Provided material:
----------

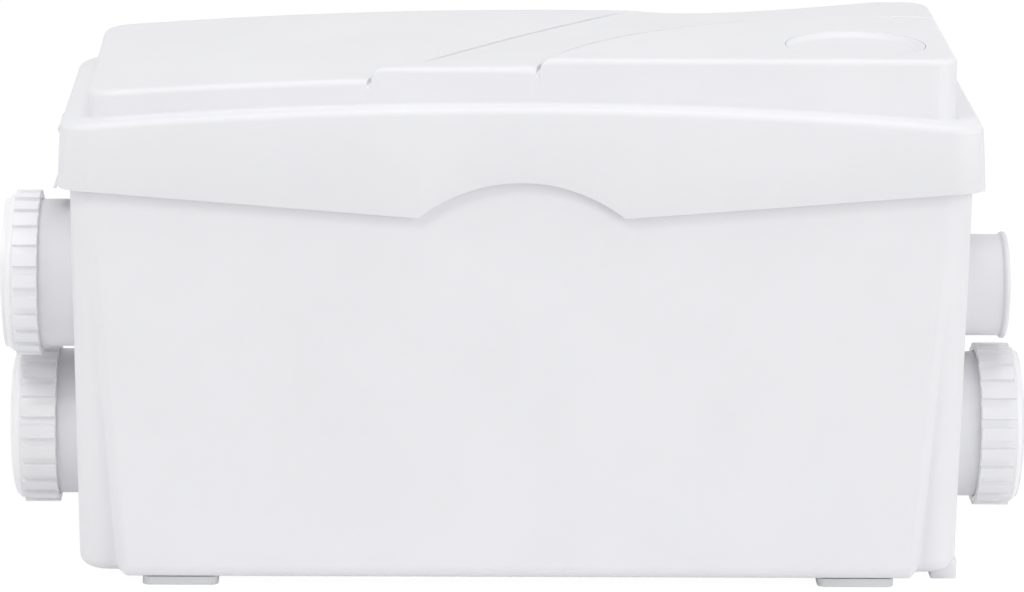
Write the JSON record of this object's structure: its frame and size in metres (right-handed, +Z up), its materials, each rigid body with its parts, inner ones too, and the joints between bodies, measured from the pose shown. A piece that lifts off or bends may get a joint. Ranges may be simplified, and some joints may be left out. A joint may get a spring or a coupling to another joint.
{
  "type": "sewage lifting station",
  "caption": "Compact pumped lifting station: moulded tank with lift-off lid, two pipe inlets, a capped inlet, a pumped outlet, pump and switch gear.",
  "frame": {"origin": "on the floor under the middle of the whole part", "axes": "+X to the outlet side, +Y to the back, +Z up"},
  "size_m": [0.408, 0.136, 0.2086],
  "materials": {
    "white_shell": "satin moulded",
    "white_fitting": "satin moulded",
    "pad": "matte",
    "rubber": "matte",
    "light_plastic": "satin",
    "dark_plastic": "satin",
    "steel": "brushed",
    "core_steel": "varnished",
    "copper": "lacquered winding",
    "aluminium": "cast",
    "carbon": "granular",
    "red_plastic": "satin"
  },
  "bodies": {
    "tank": {"tank_body": "white_shell", "feet_pads": "pad", "rim_gasket": "rubber", "upper_left_neck": "white_fitting", "lower_left_neck": "white_fitting", "lower_right_neck": "white_fitting", "flap_pins": "steel", "discharge_stub": "white_fitting", "discharge_grommet": "rubber", "check_valve_body": "dark_plastic", "check_flap_pin": "steel", "riser_pipe": "white_fitting", "riser_sleeve": "rubber", "sleeve_clamps": "steel", "motor_deck": "light_plastic", "deck_gasket": "rubber", "deck_screws": "steel", "deck_grommet": "rubber", "motor_housing": "aluminium", "motor_cover": "light_plastic", "motor_screws": "steel", "stator_core": "core_steel", "stator_windings": "copper", "bearings": "steel", "shaft_seal": "rubber", "volute_casing": "dark_plastic", "volute_base": "dark_plastic", "volute_screws": "steel", "pressure_bell": "light_plastic", "diaphragm_housing": "light_plastic", "diaphragm": "rubber", "microswitch": "dark_plastic", "capacitor": "light_plastic", "capacitor_saddle": "dark_plastic", "terminal_block": "light_plastic", "cable_gland": "white_fitting", "gland_nut": "white_fitting"},
    "lid": {"lid_cover": "white_shell", "clip_pins": "steel"},
    "cap_in_lid": {"filter_cap": "white_shell", "carbon_filter": "carbon"},
    "left_clip": {"left_clip": "white_shell"},
    "right_clip": {"right_clip": "white_shell"},
    "upper_left_seal": {"upper_left_seal": "rubber"},
    "upper_left_cap": {"upper_left_cap": "white_fitting"},
    "lower_left_seals": {"lower_left_cone_seal": "rubber", "lower_left_slip_ring": "light_plastic"},
    "lower_left_nut": {"lower_left_nut": "white_fitting"},
    "lower_right_seals": {"lower_right_cone_seal": "rubber", "lower_right_slip_ring": "light_plastic"},
    "lower_right_nut": {"lower_right_nut": "white_fitting"},
    "upper_left_flap": {"upper_left_flap": "rubber"},
    "lower_left_flap": {"lower_left_flap": "rubber"},
    "lower_right_flap": {"lower_right_flap": "rubber"},
    "check_flap": {"check_flap": "rubber"},
    "pump_rotor": {"rotor_core": "core_steel", "pump_shaft": "steel", "impeller": "dark_plastic", "impeller_nut": "steel"},
    "switch_plunger": {"switch_plunger": "red_plastic"}
  },
  "joints": [
    {"name": "lid_lift", "type": "slide", "parent": "tank", "child": "lid", "axis": [0, 0, 1], "range_m": [0, 0.06]},
    {"name": "left_clip_swing", "type": "hinge", "parent": "lid", "child": "left_clip", "pos_m": [-0.1781, 0, 0.17], "axis": [0, 1, 0], "range_deg": [0, 60]},
    {"name": "right_clip_swing", "type": "hinge", "parent": "lid", "child": "right_clip", "pos_m": [0.1781, 0, 0.17], "axis": [0, -1, 0], "range_deg": [0, 60]},
    {"name": "filter_cap_turn", "type": "hinge", "parent": "lid", "child": "cap_in_lid", "pos_m": [0.1286, -0.0297, 0.206], "axis": [0, 0, 1], "range_deg": [0, 45]},
    {"name": "upper_left_cap_travel", "type": "slide", "parent": "tank", "child": "upper_left_seal", "axis": [-1, 0, 0], "range_m": [0, 0.01]},
    {"name": "upper_left_cap_turn", "type": "hinge", "parent": "upper_left_seal", "child": "upper_left_cap", "pos_m": [-0.1987, -0.008, 0.1117], "axis": [-1, 0, 0], "range_deg": [0, 720]},
    {"name": "lower_left_nut_travel", "type": "slide", "parent": "tank", "child": "lower_left_seals", "axis": [-1, 0, 0], "range_m": [0, 0.01]},
    {"name": "lower_left_nut_turn", "type": "hinge", "parent": "lower_left_seals", "child": "lower_left_nut", "pos_m": [-0.1965, 0.016, 0.0445], "axis": [-1, 0, 0], "range_deg": [0, 720]},
    {"name": "lower_right_nut_travel", "type": "slide", "parent": "tank", "child": "lower_right_seals", "axis": [1, 0, 0], "range_m": [0, 0.01]},
    {"name": "lower_right_nut_turn", "type": "hinge", "parent": "lower_right_seals", "child": "lower_right_nut", "pos_m": [0.1982, 0.016, 0.0445], "axis": [1, 0, 0], "range_deg": [0, 720]},
    {"name": "upper_left_flap_swing", "type": "hinge", "parent": "tank", "child": "upper_left_flap", "pos_m": [-0.1635, -0.008, 0.1382], "axis": [0, -1, 0], "range_deg": [0, 50]},
    {"name": "lower_left_flap_swing", "type": "hinge", "parent": "tank", "child": "lower_left_flap", "pos_m": [-0.1635, 0.016, 0.071], "axis": [0, -1, 0], "range_deg": [0, 50]},
    {"name": "lower_right_flap_swing", "type": "hinge", "parent": "tank", "child": "lower_right_flap", "pos_m": [0.1635, 0.016, 0.071], "axis": [0, 1, 0], "range_deg": [0, 50]},
    {"name": "check_flap_swing", "type": "hinge", "parent": "tank", "child": "check_flap", "pos_m": [0.1405, 0.01, 0.1215], "axis": [0, -1, 0], "range_deg": [0, 40]},
    {"name": "pump_spin", "type": "hinge", "parent": "tank", "child": "pump_rotor", "pos_m": [-0.02, -0.014, 0.1], "axis": [0, 0, 1], "continuous": true},
    {"name": "plunger_press", "type": "slide", "parent": "tank", "child": "switch_plunger", "axis": [0, 0, 1], "range_m": [0, 0.0012], "stiffness_N_per_m": 400}
  ],
  "couplings": [
    {"joint": "upper_left_cap_travel", "follows": "upper_left_cap_turn", "m_per_rad": 0.00079577},
    {"joint": "lower_left_nut_travel", "follows": "lower_left_nut_turn", "m_per_rad": 0.00079577},
    {"joint": "lower_right_nut_travel", "follows": "lower_right_nut_turn", "m_per_rad": 0.00079577}
  ]
}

----------

Request: Extract the data exactly as given.

Full answer:
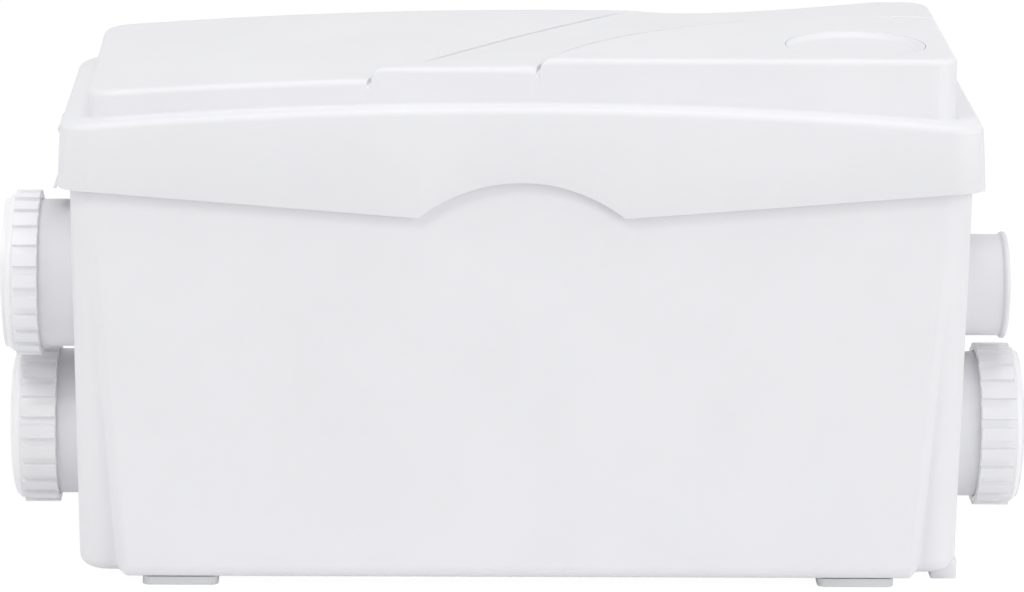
Write the JSON record of this object's structure: its frame and size in metres (right-handed, +Z up), its materials, each rigid body with its parts, inner ones too, and the joints between bodies, measured from the pose shown. A piece that lifts off or bends may get a joint. Ranges may be simplified, and some joints may be left out. A joint may get a spring or a coupling to another joint.
{
  "type": "sewage lifting station",
  "caption": "Compact pumped lifting station: moulded tank with lift-off lid, two pipe inlets, a capped inlet, a pumped outlet, pump and switch gear.",
  "frame": {"origin": "on the floor under the middle of the whole part", "axes": "+X to the outlet side, +Y to the back, +Z up"},
  "size_m": [0.408, 0.136, 0.2086],
  "materials": {
    "white_shell": "satin moulded",
    "white_fitting": "satin moulded",
    "pad": "matte",
    "rubber": "matte",
    "light_plastic": "satin",
    "dark_plastic": "satin",
    "steel": "brushed",
    "core_steel": "varnished",
    "copper": "lacquered winding",
    "aluminium": "cast",
    "carbon": "granular",
    "red_plastic": "satin"
  },
  "bodies": {
    "tank": {"tank_body": "white_shell", "feet_pads": "pad", "rim_gasket": "rubber", "upper_left_neck": "white_fitting", "lower_left_neck": "white_fitting", "lower_right_neck": "white_fitting", "flap_pins": "steel", "discharge_stub": "white_fitting", "discharge_grommet": "rubber", "check_valve_body": "dark_plastic", "check_flap_pin": "steel", "riser_pipe": "white_fitting", "riser_sleeve": "rubber", "sleeve_clamps": "steel", "motor_deck": "light_plastic", "deck_gasket": "rubber", "deck_screws": "steel", "deck_grommet": "rubber", "motor_housing": "aluminium", "motor_cover": "light_plastic", "motor_screws": "steel", "stator_core": "core_steel", "stator_windings": "copper", "bearings": "steel", "shaft_seal": "rubber", "volute_casing": "dark_plastic", "volute_base": "dark_plastic", "volute_screws": "steel", "pressure_bell": "light_plastic", "diaphragm_housing": "light_plastic", "diaphragm": "rubber", "microswitch": "dark_plastic", "capacitor": "light_plastic", "capacitor_saddle": "dark_plastic", "terminal_block": "light_plastic", "cable_gland": "white_fitting", "gland_nut": "white_fitting"},
    "lid": {"lid_cover": "white_shell", "clip_pins": "steel"},
    "cap_in_lid": {"filter_cap": "white_shell", "carbon_filter": "carbon"},
    "left_clip": {"left_clip": "white_shell"},
    "right_clip": {"right_clip": "white_shell"},
    "upper_left_seal": {"upper_left_seal": "rubber"},
    "upper_left_cap": {"upper_left_cap": "white_fitting"},
    "lower_left_seals": {"lower_left_cone_seal": "rubber", "lower_left_slip_ring": "light_plastic"},
    "lower_left_nut": {"lower_left_nut": "white_fitting"},
    "lower_right_seals": {"lower_right_cone_seal": "rubber", "lower_right_slip_ring": "light_plastic"},
    "lower_right_nut": {"lower_right_nut": "white_fitting"},
    "upper_left_flap": {"upper_left_flap": "rubber"},
    "lower_left_flap": {"lower_left_flap": "rubber"},
    "lower_right_flap": {"lower_right_flap": "rubber"},
    "check_flap": {"check_flap": "rubber"},
    "pump_rotor": {"rotor_core": "core_steel", "pump_shaft": "steel", "impeller": "dark_plastic", "impeller_nut": "steel"},
    "switch_plunger": {"switch_plunger": "red_plastic"}
  },
  "joints": [
    {"name": "lid_lift", "type": "slide", "parent": "tank", "child": "lid", "axis": [0, 0, 1], "range_m": [0, 0.06]},
    {"name": "left_clip_swing", "type": "hinge", "parent": "lid", "child": "left_clip", "pos_m": [-0.1781, 0, 0.17], "axis": [0, 1, 0], "range_deg": [0, 60]},
    {"name": "right_clip_swing", "type": "hinge", "parent": "lid", "child": "right_clip", "pos_m": [0.1781, 0, 0.17], "axis": [0, -1, 0], "range_deg": [0, 60]},
    {"name": "filter_cap_turn", "type": "hinge", "parent": "lid", "child": "cap_in_lid", "pos_m": [0.1286, -0.0297, 0.206], "axis": [0, 0, 1], "range_deg": [0, 45]},
    {"name": "upper_left_cap_travel", "type": "slide", "parent": "tank", "child": "upper_left_seal", "axis": [-1, 0, 0], "range_m": [0, 0.01]},
    {"name": "upper_left_cap_turn", "type": "hinge", "parent": "upper_left_seal", "child": "upper_left_cap", "pos_m": [-0.1987, -0.008, 0.1117], "axis": [-1, 0, 0], "range_deg": [0, 720]},
    {"name": "lower_left_nut_travel", "type": "slide", "parent": "tank", "child": "lower_left_seals", "axis": [-1, 0, 0], "range_m": [0, 0.01]},
    {"name": "lower_left_nut_turn", "type": "hinge", "parent": "lower_left_seals", "child": "lower_left_nut", "pos_m": [-0.1965, 0.016, 0.0445], "axis": [-1, 0, 0], "range_deg": [0, 720]},
    {"name": "lower_right_nut_travel", "type": "slide", "parent": "tank", "child": "lower_right_seals", "axis": [1, 0, 0], "range_m": [0, 0.01]},
    {"name": "lower_right_nut_turn", "type": "hinge", "parent": "lower_right_seals", "child": "lower_right_nut", "pos_m": [0.1982, 0.016, 0.0445], "axis": [1, 0, 0], "range_deg": [0, 720]},
    {"name": "upper_left_flap_swing", "type": "hinge", "parent": "tank", "child": "upper_left_flap", "pos_m": [-0.1635, -0.008, 0.1382], "axis": [0, -1, 0], "range_deg": [0, 50]},
    {"name": "lower_left_flap_swing", "type": "hinge", "parent": "tank", "child": "lower_left_flap", "pos_m": [-0.1635, 0.016, 0.071], "axis": [0, -1, 0], "range_deg": [0, 50]},
    {"name": "lower_right_flap_swing", "type": "hinge", "parent": "tank", "child": "lower_right_flap", "pos_m": [0.1635, 0.016, 0.071], "axis": [0, 1, 0], "range_deg": [0, 50]},
    {"name": "check_flap_swing", "type": "hinge", "parent": "tank", "child": "check_flap", "pos_m": [0.1405, 0.01, 0.1215], "axis": [0, -1, 0], "range_deg": [0, 40]},
    {"name": "pump_spin", "type": "hinge", "parent": "tank", "child": "pump_rotor", "pos_m": [-0.02, -0.014, 0.1], "axis": [0, 0, 1], "continuous": true},
    {"name": "plunger_press", "type": "slide", "parent": "tank", "child": "switch_plunger", "axis": [0, 0, 1], "range_m": [0, 0.0012], "stiffness_N_per_m": 400}
  ],
  "couplings": [
    {"joint": "upper_left_cap_travel", "follows": "upper_left_cap_turn", "m_per_rad": 0.00079577},
    {"joint": "lower_left_nut_travel", "follows": "lower_left_nut_turn", "m_per_rad": 0.00079577},
    {"joint": "lower_right_nut_travel", "follows": "lower_right_nut_turn", "m_per_rad": 0.00079577}
  ]
}